Alex headshot

AlBlue’s Blog

Macs, Modularity and More

A migration from rails to scala

2007 Scala

I found the following very interesting reading, for a couple of reasons. Firstly, it talks about a web-based framework called lift, which I hadn't heard of before; but that the framework is implemented in scala, a general-purpose object-oriented/functional programming language based on (and runs within) Java.
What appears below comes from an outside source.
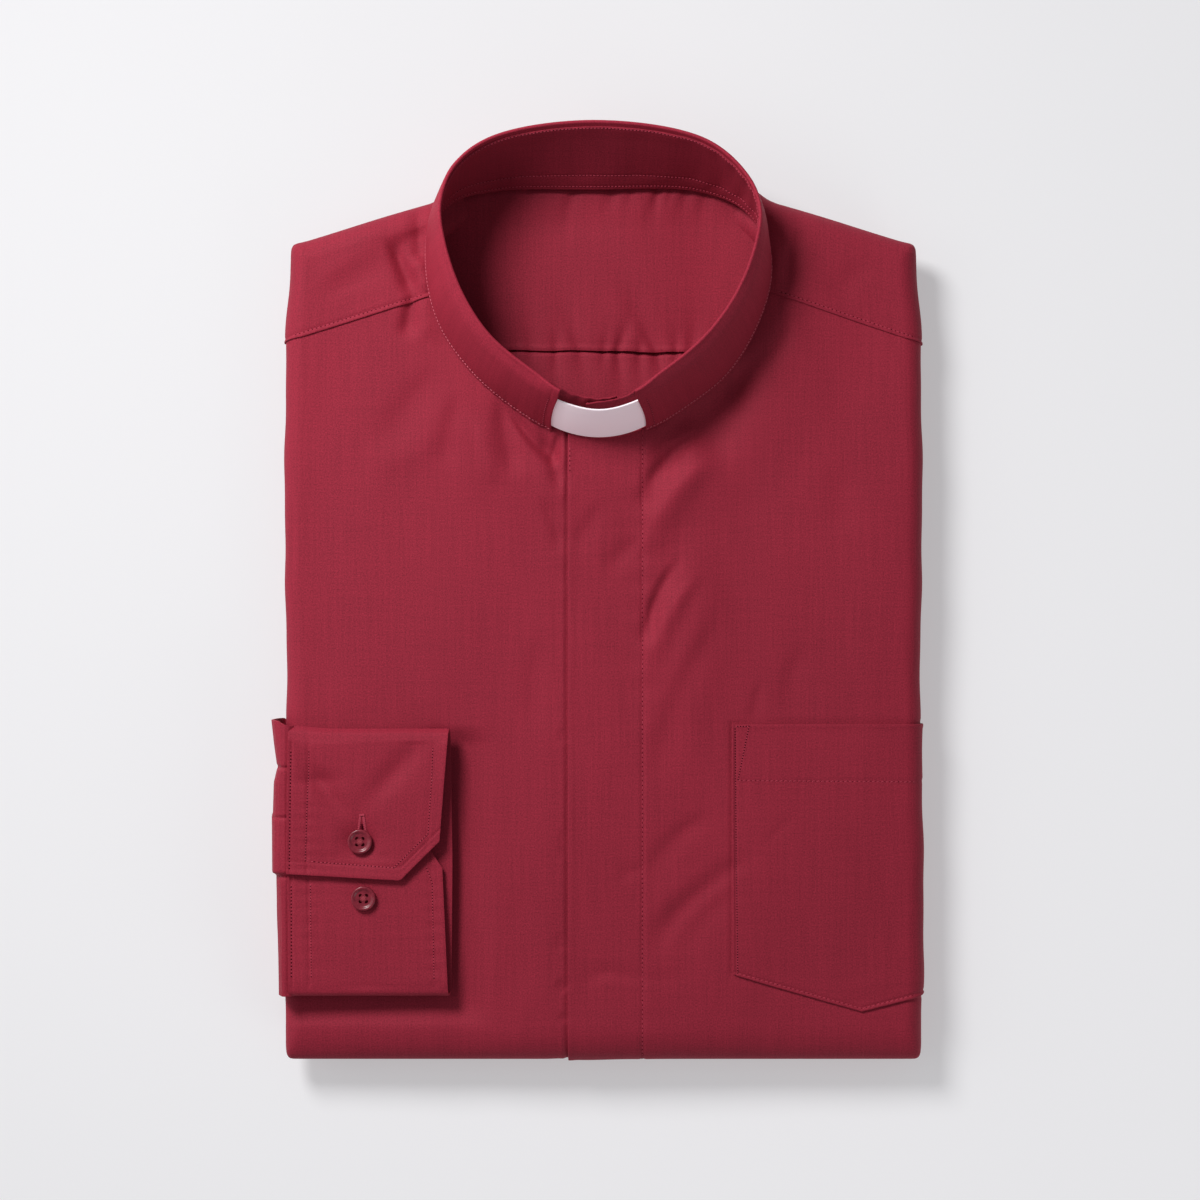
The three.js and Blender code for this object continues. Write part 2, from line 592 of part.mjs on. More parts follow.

The writer discusses an application written in the popular ruby on rails framework which was converted to run on lift in a matter of days, rather than weeks. However, that's not the interesting thing – the fact that when implemented in Scala, the application runs much faster:

Then we did some benchmarking. For single request processing, the lift code, running inside Tomcat, ran 4 times faster than the Rails code running inside Mongrel. However, the CPU utilization was less than 5% in the lift version, where it was 100% of 1 CPU (on a dual core machine) for the Rails version. For multiple simultaneous requests being made from multiple machines, we're seeing better than 20x performance of the lift code versus the Rails code with 5 Mongrel instances. Once again, the lift code is not using very much CPU and the Rails code is pegging both CPUs.
Also, I found out something that I didn't know about Rails, which leads me to query how enterprise-ready it is:
You know, you can have multiple JRuby runtimes in the same VM to handle many Rails requests without spawning another VM. Rails is designed to be single-threaded (or really, single-runtime) but by pooling a few JRuby runtimes you can handle as many requests as you like.
But the most interesting thing was the lack of errors compared with those experienced in the rails framework:
In terms of new features, we've been able to add new features to the lift code with fewer defects than with the Rails code. Our Rails code had 70% code coverage. We discovered that anything shy of 95% code coverage with Rails means that typos turn into runtime failures. We do not have any code coverage metrics for the lift code, but we have seen only 1 defect that's been checked in in the 2 weeks since we started using lift (vs. an average of 1 defect per checkin with the Rails code.)
I don't think this necessarily paints a bad picture of rails, and I'm not trying to make that point; what I am trying to say is that if you're looking for a powerful language that can run inside a JVM, then scala is certainly worth looking at; probably more so than groovy in the future.